GEOPOLITICAL OVERLAY: Headlines are dominated by U.S.-Iran negotiations, with markets whipsawing on alternating reports of progress and breakdown. A successful deal would unlock incremental Iranian barrels (potentially 500kbd-1mbd over time) and pressure Dubai/Murban differentials lower. Conversely, escalation risk around Strait of Hormuz transit remains the single largest tail risk for Pakistan and East Africa importers, given dependency on Gulf-loaded cargoes. Traders should keep optionality on both sides of this binary.

REFINED PRODUCTS & FX: With Brent reclaiming $100 and gasoline cracks holding firm (per NBC/TheStreet reporting that pump prices remain elevated despite crude weakness earlier in the week), gasoline-Brent cracks are likely supportive of Gulf refiner margins. PKR at 279.04/USD continues to squeeze Pakistani importer affordability — every $1/bbl move in Brent translates to roughly PKR 1.75/litre at retail before taxes. KES at 129.18 is relatively stable, supporting Kenyan OMC procurement cycles. INR at 94.48 and BDT at 122.74 are within recent ranges.

FREIGHT: Flat rates remain orderly. Saudi-Pakistan at $4.60/mt (~$0.63/bbl) is the cheapest viable crude lane into Karachi. UAE-Kenya at $7.40/mt and UAE-Tanzania at $8.10/mt keep East African gasoil/jet economics intact for Gulf-origin product.
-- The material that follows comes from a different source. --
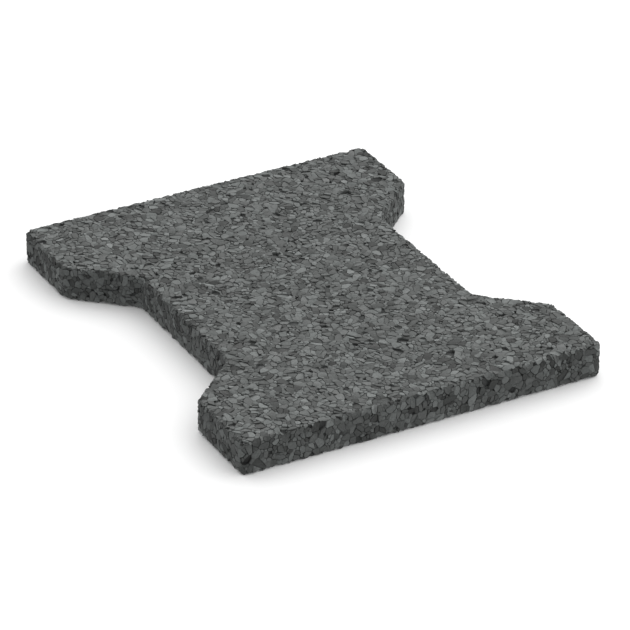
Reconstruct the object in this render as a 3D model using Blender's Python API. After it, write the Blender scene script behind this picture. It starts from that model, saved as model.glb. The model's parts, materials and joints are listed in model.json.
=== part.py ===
"""Dog-bone rubber floor tile, a flat double-T block moulded from bound rubber granulate.

One solid piece. Two wide heads are joined by a narrower waist, and four slanting
shoulders run between them. When tiles are laid in rows that are offset by half a
length, the heads of two tiles meet end to end in the waist of the tile beside them.
Units are metres, +Z is up. The origin is at the middle of the underside, the length
runs along Y and the heads are widest along X.
"""

import math

import bmesh
import bpy

LENGTH = 0.200
HEAD_WIDTH = 0.1645
WAIST_WIDTH = 0.1145
HEAD_SIDE = 0.0385
SHOULDER_LENGTH = 0.023
THICKNESS = 0.015
CORNER_RADIUS = 0.003
CORNER_SEGMENTS = 4
RIM_RADIUS = 0.0012
RIM_SEGMENTS = 4
SMOOTH_ANGLE = math.radians(35)

RUBBER_COLOUR = (0.095, 0.098, 0.096, 1.0)
RUBBER_ROUGHNESS = 0.95


def clear_scene():
    for thing in list(bpy.data.objects):
        bpy.data.objects.remove(thing, do_unlink=True)


def granulate_rubber():
    """Dark grey rubber crumb bound in a mould, dull and without metallic shine."""
    material = bpy.data.materials.new("granulate_rubber")
    material.use_nodes = True
    shader = material.node_tree.nodes["Principled BSDF"]
    shader.inputs["Base Color"].default_value = RUBBER_COLOUR
    shader.inputs["Roughness"].default_value = RUBBER_ROUGHNESS
    shader.inputs["Metallic"].default_value = 0.0
    return material


def plan_corners():
    """The sharp corners of the double-T plan, anticlockwise seen from above."""
    end = LENGTH / 2
    head = HEAD_WIDTH / 2
    waist = WAIST_WIDTH / 2
    head_foot = end - HEAD_SIDE
    waist_end = head_foot - SHOULDER_LENGTH
    right_side = [
        (head, -end),
        (head, -head_foot),
        (waist, -waist_end),
        (waist, waist_end),
        (head, head_foot),
        (head, end),
    ]
    left_side = [(-x, -y) for x, y in right_side]
    return right_side + left_side


def upright_edges(mesh):
    """The edges that stand on the underside and reach the top face."""
    return [
        edge
        for edge in mesh.edges
        if abs(edge.verts[0].co.z - edge.verts[1].co.z) > THICKNESS / 2
    ]


def round_uprights(mesh, edges, turn):
    """Rounds corners that turn by one angle, so that every corner has the same radius."""
    bmesh.ops.bevel(
        mesh,
        geom=edges,
        offset=CORNER_RADIUS * math.tan(turn / 2),
        offset_type="OFFSET",
        affect="EDGES",
        segments=CORNER_SEGMENTS,
        profile=0.5,
        material=-1,
    )


def stands_at_end(edge):
    """True for an upright on a corner of the tile's ends, not on a shoulder."""
    return abs(edge.verts[0].co.y) > LENGTH / 2 - HEAD_SIDE / 2


def round_plan_corners(mesh):
    """The heads' end corners turn by 90 degrees, and the shoulders' corners by less."""
    shoulder_turn = math.atan2((HEAD_WIDTH - WAIST_WIDTH) / 2, SHOULDER_LENGTH)
    shoulder_uprights = [
        edge for edge in upright_edges(mesh) if not stands_at_end(edge)
    ]
    round_uprights(mesh, shoulder_uprights, shoulder_turn)
    end_uprights = [edge for edge in upright_edges(mesh) if stands_at_end(edge)]
    round_uprights(mesh, end_uprights, math.pi / 2)


def round_top_rim(mesh):
    """The mould rounds the edge between the top face and the walls."""
    rim = [
        edge
        for edge in mesh.edges
        if all(vertex.co.z > THICKNESS / 2 for vertex in edge.verts)
    ]
    bmesh.ops.bevel(
        mesh,
        geom=rim,
        offset=RIM_RADIUS,
        offset_type="OFFSET",
        affect="EDGES",
        segments=RIM_SEGMENTS,
        profile=0.5,
        material=-1,
    )


def floor_tile(material):
    shape = bmesh.new()
    underside = shape.faces.new(
        [shape.verts.new((x, y, 0.0)) for x, y in plan_corners()]
    )
    raised = bmesh.ops.extrude_face_region(shape, geom=[underside])
    top_corners = [
        item for item in raised["geom"] if isinstance(item, bmesh.types.BMVert)
    ]
    bmesh.ops.translate(shape, verts=top_corners, vec=(0.0, 0.0, THICKNESS))
    bmesh.ops.recalc_face_normals(shape, faces=shape.faces)
    round_plan_corners(shape)
    round_top_rim(shape)
    bmesh.ops.recalc_face_normals(shape, faces=shape.faces)

    mesh = bpy.data.meshes.new("floor_tile")
    shape.to_mesh(mesh)
    shape.free()
    mesh.shade_smooth()
    mesh.set_sharp_from_angle(angle=SMOOTH_ANGLE)
    mesh.materials.append(material)
    tile = bpy.data.objects.new("floor_tile", mesh)
    bpy.context.scene.collection.objects.link(tile)
    return tile


clear_scene()
floor_tile(granulate_rubber())
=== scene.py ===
import json
import math
import random

import bmesh
import bpy
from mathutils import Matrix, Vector
from mathutils.bvhtree import BVHTree

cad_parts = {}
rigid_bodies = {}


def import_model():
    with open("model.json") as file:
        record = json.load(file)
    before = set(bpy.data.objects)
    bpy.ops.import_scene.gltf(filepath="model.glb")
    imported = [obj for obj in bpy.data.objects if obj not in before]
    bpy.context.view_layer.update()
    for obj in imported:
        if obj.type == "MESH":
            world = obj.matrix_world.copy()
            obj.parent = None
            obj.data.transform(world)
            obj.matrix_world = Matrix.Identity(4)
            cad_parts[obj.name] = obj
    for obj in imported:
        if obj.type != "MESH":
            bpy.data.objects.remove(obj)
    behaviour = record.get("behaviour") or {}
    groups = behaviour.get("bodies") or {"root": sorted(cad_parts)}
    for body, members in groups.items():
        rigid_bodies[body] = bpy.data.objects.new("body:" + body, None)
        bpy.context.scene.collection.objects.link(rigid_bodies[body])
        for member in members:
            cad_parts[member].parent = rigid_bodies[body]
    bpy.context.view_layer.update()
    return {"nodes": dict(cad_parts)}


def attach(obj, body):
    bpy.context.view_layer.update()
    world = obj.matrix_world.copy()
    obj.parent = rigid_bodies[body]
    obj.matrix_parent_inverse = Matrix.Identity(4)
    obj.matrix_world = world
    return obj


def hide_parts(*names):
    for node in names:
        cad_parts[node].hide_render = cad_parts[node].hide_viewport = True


for thing in list(bpy.data.objects):
    bpy.data.objects.remove(thing, do_unlink=True)
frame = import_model()


# The camera
# The tile is seen from the angle of the photograph, through the same long lens, from a
# distance at which it fills most of the picture's width.
VIEW_AZIMUTH = math.radians(-28.47)
VIEW_ELEVATION = math.radians(29.37)
SENSOR_WIDTH_MM = 36.0
LENS_MM = 235.6
CAMERA_DISTANCE = 1.71
AIM_POINT = Vector((0.0022, -0.0037, 0.0021))

camera_data = bpy.data.cameras.new("camera")
camera_data.sensor_width = SENSOR_WIDTH_MM
camera_data.lens = LENS_MM
camera_data.clip_start = 0.05
camera_data.clip_end = 50.0
camera = bpy.data.objects.new("camera", camera_data)
bpy.context.scene.collection.objects.link(camera)
towards_camera = Vector(
    (
        math.sin(VIEW_AZIMUTH) * math.cos(VIEW_ELEVATION),
        -math.cos(VIEW_AZIMUTH) * math.cos(VIEW_ELEVATION),
        math.sin(VIEW_ELEVATION),
    )
)
camera.location = AIM_POINT + towards_camera * CAMERA_DISTANCE
camera.rotation_mode = "QUATERNION"
camera.rotation_quaternion = (-towards_camera).to_track_quat("-Z", "Y")
bpy.context.scene.camera = camera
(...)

The standout outlier is West Africa-East Africa at $14.20/mt, which effectively prices Nigerian/Angolan barrels out of Mombasa versus Gulf alternatives unless Dated Brent-linked discounts widen materially. Pakistan-Kenya at $8.90/mt offers a niche re-export window for surplus Karachi product when local cracks compress.

TRADING POSTURE: Bias remains cautiously constructive on Middle East sour grades into South Asia given backwardation and freight advantage, but size positions for Iran-deal headline risk. Watch Dubai cash differentials at the Singapore window for early signal. Cenovus's warning on oil sands growth is a medium-term bullish data point for heavy sour balances but not actionable this week.

This market intelligence is for informational purposes only and does not constitute trading advice.